Wednesday, April 18, 2012

Here's my quick roundup from last Saturday's triple feature:

The Hunger Games is still riding high at the box office. It was very wise of Suzanne Collins to write a book that brings together the best of Reality TV -  the savagery of Survivor, the mentoring of The Voice, the back biting of The Apprentice and the pageantry of Dancing with the Stars.

Food in Film: most of the Districts are starving in this Dystopian future, willing to eat crusts of bread used for feeding pigs.  However, once chosen, the Tributes are offered ample displays of food both savory and sweet. Feasting on banquet after banquet, leading up to game day.

Although I know millions of young adults are super into this book/movie franchise,  I still have trouble with the concept of children killing, and I mean massacring, other children. After all, our youth of today is plagued with violence in schools and no sense of respect and reverence for human life.  To have a movie topping the box office that promotes kill or be killed, seems irresponsible. Particularly, seeing as at the end, there's little to no remorse, no consequences, and no end to the barbaric ritual. Of course that leaves the door open for Hunger Games II.

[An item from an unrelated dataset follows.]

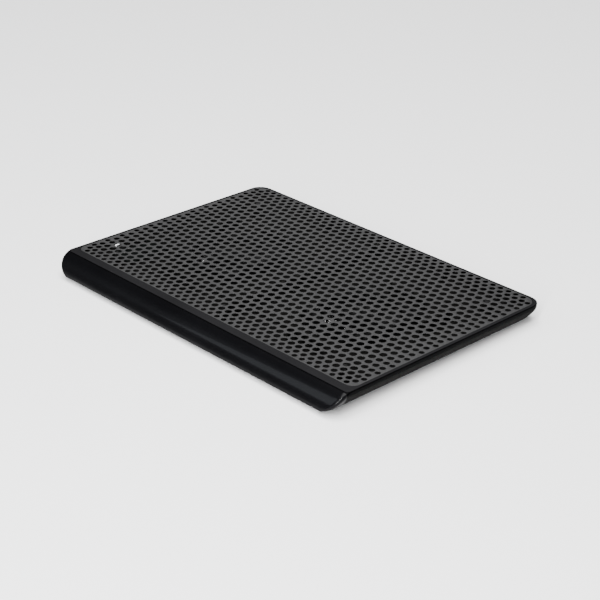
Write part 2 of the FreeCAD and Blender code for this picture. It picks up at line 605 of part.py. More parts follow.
top_lead = fan_z + 9.52
low_lead = fan_z + 8.5
for side, sx in (("left", -1), ("right", 1)):
    for colour, off in (("feed", -0.62), ("return", 0.62)):
        x = sx * fan_x + off
        hy = head_y[side] + (1.0 if colour == "feed" else -1.0)
        zc = bt + 1.8
        if side == "left":
            pts = [(x, -5.6, low_lead), (x, -8.8, low_lead), (x, -12.6, top_lead), (x, -43.5, top_lead),
                   (x - 1.0, -49.5 - off, top_lead - 1.6), (x - 9.0, -52.0 - off, zc + 2.6),
                   (x - 22, -49.5 - off, zc + 0.9), (-128 + off, (head_y[side] - 47.0) / 2 - 1.7 * off, zc + 0.35), (-141.0, hy, zc), (-149.6, hy, zc)]
        else:
            dy = 0.75 if colour == "feed" else -0.75
            yl = -54.5 + dy
            pts = [(x, -5.6, low_lead), (x, -8.8, low_lead), (x, -12.6, top_lead), (x, -43.5, top_lead),
                   (x - 1.5, -49.8 + dy, fan_z + 6.2), (x - 13.0, -54.2 + dy, lead_z + 1.2), (40.0, yl, lead_z)]
            pts += [(12.0, yl - 0.2, lead_z), (-18.0, yl + 0.15, lead_z), (-50.0, yl - 0.15, lead_z),
                    (-82.0, yl + 0.15, lead_z), (-112.0, yl - 0.1, lead_z + 0.02), (-130.0, (yl + hy) / 2 + 0.1, lead_z + 1.2),
                    (-141.5, hy, zc), (-149.6, hy, zc)]
        lead(pts, "lead_%s_%s" % (colour, side))
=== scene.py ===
import bpy
import bmesh
import json
import math
import numpy as np
from mathutils import Vector, Matrix, Quaternion
from mathutils.geometry import delaunay_2d_cdt


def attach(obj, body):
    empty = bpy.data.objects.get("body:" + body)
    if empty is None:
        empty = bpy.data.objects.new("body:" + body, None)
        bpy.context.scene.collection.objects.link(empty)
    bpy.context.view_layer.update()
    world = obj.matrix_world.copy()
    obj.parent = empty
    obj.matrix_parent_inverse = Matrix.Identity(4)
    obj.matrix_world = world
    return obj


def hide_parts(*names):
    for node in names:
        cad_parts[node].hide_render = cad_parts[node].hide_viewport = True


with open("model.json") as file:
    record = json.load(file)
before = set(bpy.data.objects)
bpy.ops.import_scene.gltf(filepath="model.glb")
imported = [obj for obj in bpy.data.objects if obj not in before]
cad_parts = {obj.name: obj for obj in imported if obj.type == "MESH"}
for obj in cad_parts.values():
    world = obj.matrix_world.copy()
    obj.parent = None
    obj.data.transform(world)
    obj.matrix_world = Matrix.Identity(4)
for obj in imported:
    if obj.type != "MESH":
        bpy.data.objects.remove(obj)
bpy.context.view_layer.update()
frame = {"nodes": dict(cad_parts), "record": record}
nodes = frame["nodes"]

# ------------------------------------------------------------------ the pad's own frame (mm)
TAU = math.radians(0.70)
ZC = 21.2
ct, st = math.cos(TAU), math.sin(TAU)


def W(x, y, z):
    """sheet frame in mm -> row frame in metres"""
    return (x * 1e-3, (y * ct + z * st) * 1e-3, (-y * st + z * ct + ZC) * 1e-3)


Y_SEAM = -120.4
Y_FAR = 134.9
Y_NOSE = -135.6
HALF = 190.6
SIDE_IN = [(0.0, 0.0), (2.5, 0.0), (4.5, 0.3), (6.5, 1.0), (8.5, 2.1), (10.5, 3.45), (12.5, 4.95), (14.0, 6.3),
           (15.5, 8.3), (17.0, 10.7), (18.8, 13.5), (21.0, 17.0), (24.0, 22.0)]
R_NEAR, R_FAR = 5.0, 14.0


def circle3(a, b, c):
    (ax, ay), (bx, by), (cx, cy) = a, b, c
    d = 2 * (ax * (by - cy) + bx * (cy - ay) + cx * (ay - by))
    ux = ((ax * ax + ay * ay) * (by - cy) + (bx * bx + by * by) * (cy - ay) + (cx * cx + cy * cy) * (ay - by)) / d
    uy = ((ax * ax + ay * ay) * (cx - bx) + (bx * bx + by * by) * (ax - cx) + (cx * cx + cy * cy) * (bx - ax)) / d
    return ux, uy, math.hypot(ax - ux, ay - uy)


NC = circle3((-120.8, -0.6), (-130.8, -7.7), (Y_NOSE, -17.0))


def y_near(h):
    h = max(h, 0.6)
    if h >= 17.0:
        return Y_NOSE
    return NC[0] - math.sqrt(NC[2] ** 2 - (-h - NC[1]) ** 2)


def lean_in(h):
    # smooth curve through the depths in SIDE_IN
    if h <= SIDE_IN[1][0]:
        return 0.0
    xs = [a for a, b in SIDE_IN]
    ys = [b for a, b in SIDE_IN]
    k = max(i for i in range(len(xs) - 1) if xs[i] <= h)

    def slope(i):
        if i <= 1:
            return 0.0
        if i >= len(xs) - 1:
            return (ys[-1] - ys[-2]) / (xs[-1] - xs[-2])
        return (ys[i + 1] - ys[i - 1]) / (xs[i + 1] - xs[i - 1])
    d = xs[k + 1] - xs[k]
    t = (h - xs[k]) / d
    return (ys[k] * (2 * t ** 3 - 3 * t * t + 1) + slope(k) * d * (t ** 3 - 2 * t * t + t)
            + ys[k + 1] * (3 * t * t - 2 * t ** 3) + slope(k + 1) * d * (t ** 3 - t * t))


def half_w(h):
    return HALF - lean_in(h)


def far_y(h):
    return Y_FAR - 0.8 * lean_in(h)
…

I've seen all the American Pie movies. Not sure why I get such a kick out of this cast of raunchy, nerdy teens turned raunchy, nerdy 30 year-olds.

Everyone comes back for American Reunion, even Oz (Chris Klien) who was missing from American Wedding.  But despite the full cast, including cameos by Shannon Elizabeth and the MILF guys, the whole thing falls flat. Writer Adam Herz just couldn't' seem to find that spark of silly humor this time around.  Even the awkward sex talks between Jim (Jason Biggs) and his Dad (Eugene Levy) lack their usual bushy browed blunt rhythm and embarrassed, squirming pacing.

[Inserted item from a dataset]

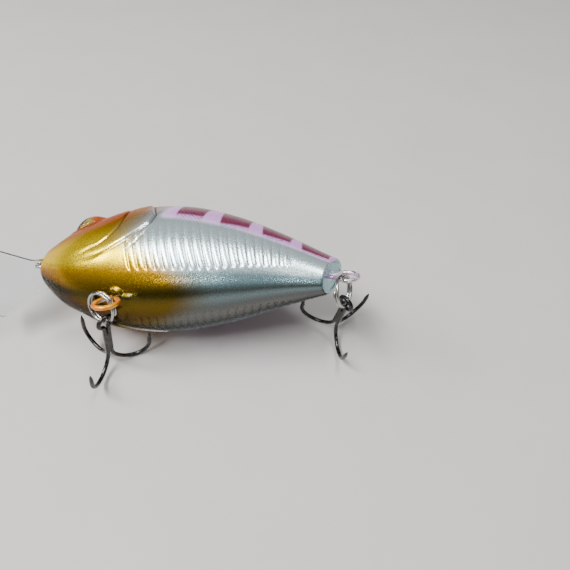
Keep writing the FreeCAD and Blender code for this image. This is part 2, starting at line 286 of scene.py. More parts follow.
# Plated metals: colour, worn colour, roughness and grain.
METALS = {
    "ring_steel": ((0.46, 0.45, 0.43), (0.30, 0.29, 0.27), 0.13, 1800.0),
    "hook_nickel": ((0.050, 0.048, 0.047), (0.10, 0.095, 0.09), 0.16, 1500.0),
    "braze": ((0.07, 0.065, 0.06), (0.15, 0.13, 0.11), 0.28, 2200.0),
    "ballast": ((0.32, 0.32, 0.34), (0.22, 0.22, 0.23), 0.42, 900.0),
    "rattle_steel": ((0.60, 0.60, 0.62), (0.50, 0.50, 0.52), 0.12, 1200.0),
}
# Painted wires: colour, second colour, and the paint left near the body and far from it.
WIRE_PAINTS = {
    "belly_hanger": ((0.78, 0.20, 0.0), (0.86, 0.38, 0.0), (0.5, 0.75)),
    "tail_hanger": ((0.80, 0.76, 0.80), (0.50, 0.24, 0.50), (0.55, 0.55)),
    "line_tie": ((0.92, 0.42, 0.006), (0.85, 0.28, 0.005), (0.3, 0.3)),
}
COVER_FADE = (0.6, -1.2)

# ---- studio

# Lights: name, way from the lure, distance, width, depth and power.
LIGHTS = (
    ("key", (-0.37, -0.24, 0.89), 0.45, 0.30, 0.08, 3.5),
    ("rear", (0.28, 0.10, 0.95), 0.45, 0.20, 0.06, 1.0),
    ("front", (-0.80, -0.02, 0.60), 0.45, 0.12, 0.08, 0.8),
    ("strip", (-0.08, -0.83, 0.55), 0.40, 0.12, 0.004, 0.14),
)
LIT_POINT = Vector((0.0, 0.003, 0.01))
FLOOR_REACH = 1.5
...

When Lionsgate bought the The Cabin in the Woods (shot in 2009) from bankrupt MGM, I'm sure they couldn't have realized it would share a theme in common with this year's blockbuster, The Hunger Games, but seeing them back to back the way I did, it was impossible to miss. **Spoiler Alert**  Each movie features a team of people whose job it is to manipulate the lives of chosen young people, by creating scenarios using technology in order to use them as sacrifices.  I think that's uncanny, especially considering neither movie is classified as Sci-fi per se.

At any rate, Joss Whedon completely put his stamp on this original, new slant on a old tried and true concept. I screamed, laughed and was once again reminded, December 21, 2012 is coming fast.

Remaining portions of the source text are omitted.